Chambliss was at worst going to lose a primary and give Dems a shot at an unreachable seat, and at best Chambliss wins a primary encouraging others in the GOP to spend spend spend! Yup MSNBC & the MSM has spoken anti-tax pledge was finished, the conventional wisdom had changed

…right up until the point when it had not:

Georgia Sen. Saxby Chambliss said Friday he will not seek a third term next year, expressing deep frustration with Washington gridlock that he doesn’t see changing in a divided government.

…deep frustration with Washington Gridlock? Funny just two months ago the Washington Gridlock wasn’t frustrating enough for him to keep him from seeking re-election.

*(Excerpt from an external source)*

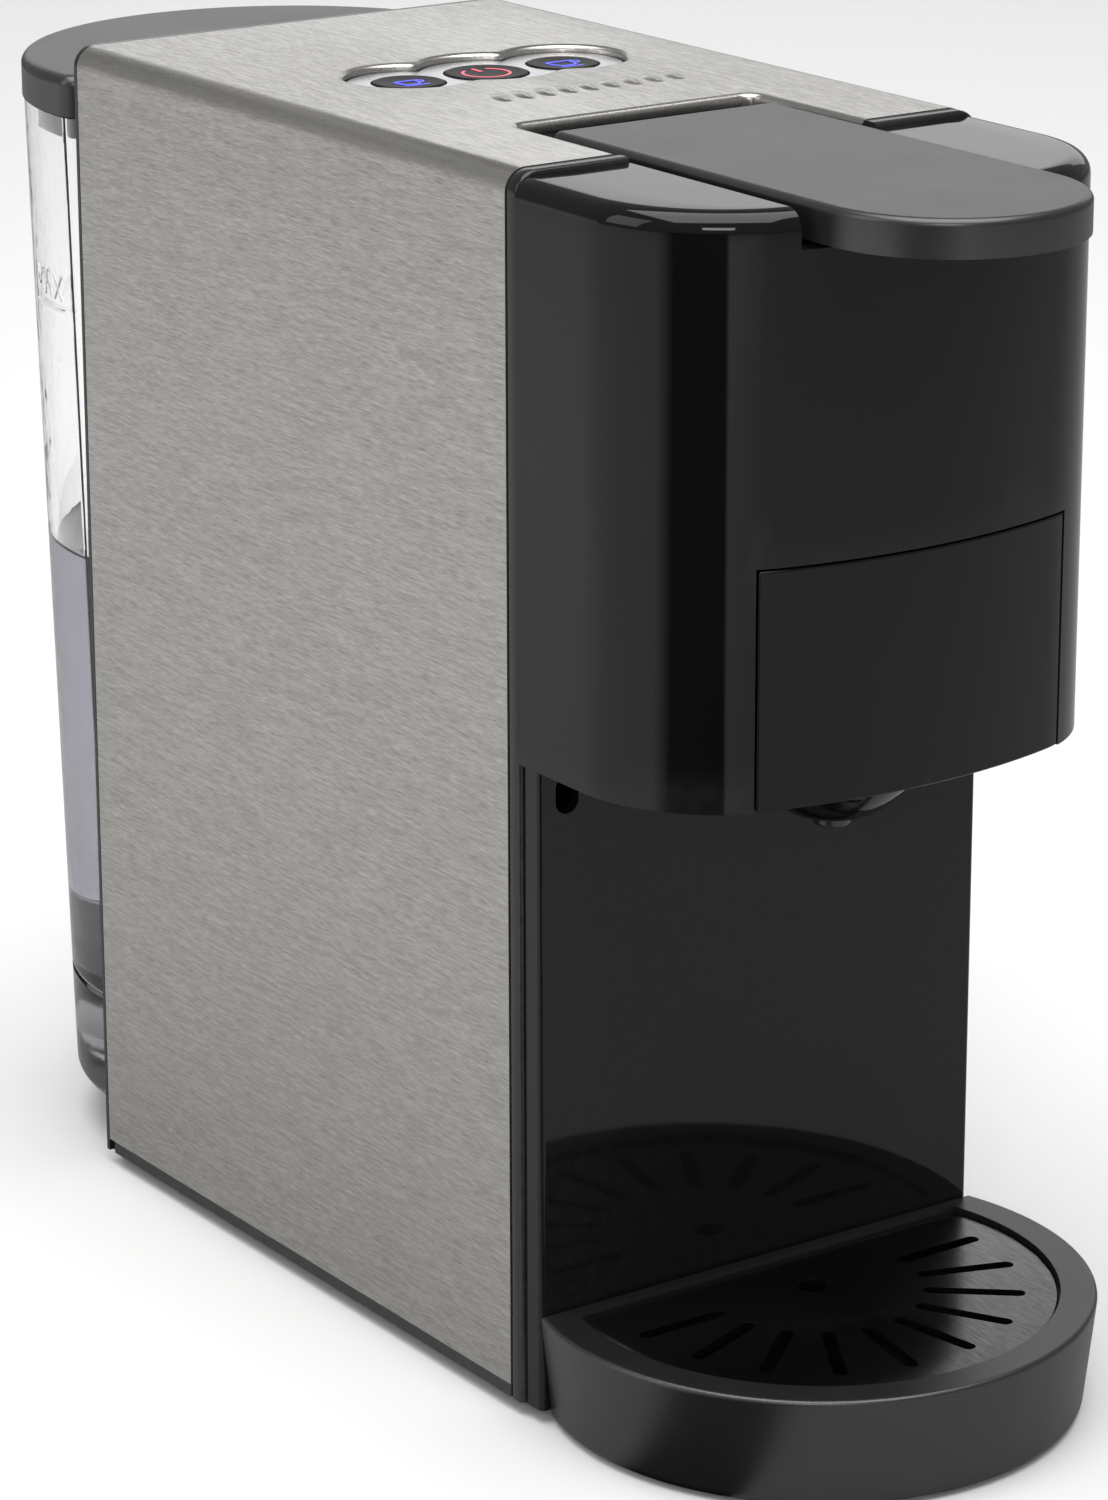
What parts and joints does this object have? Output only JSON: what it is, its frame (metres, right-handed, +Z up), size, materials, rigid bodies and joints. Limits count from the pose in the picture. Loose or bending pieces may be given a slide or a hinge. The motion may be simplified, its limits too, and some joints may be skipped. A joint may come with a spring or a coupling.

Let this an object lesson to every member of the GOP caucus living inside the media bubble. Reports of both Grover Norquist and the Tea Party’s political demise have been greatly exaggerated…reports of Saxby Chambliss’ political demise have not.

The media will no doubt spin this as an indictment of gridlock and bemoan Sen Chambliss departure in the same way they did Olympia Snowe. As for the hoped for victory in GA I regret to inform Edwin from NJ that GA is not Maine.

John Heileman was right. Saxby Chambliss IS contagious and members of the GOP who catch this disease are likely to suffer the same political fate.

Update: The most hilarious piece on this story comes from the Atlanta Journal Constitution’s “Political Insider” piece that in 777 words on Chambliss’ decision doesn’t mention his flip flop on the Norquist at all.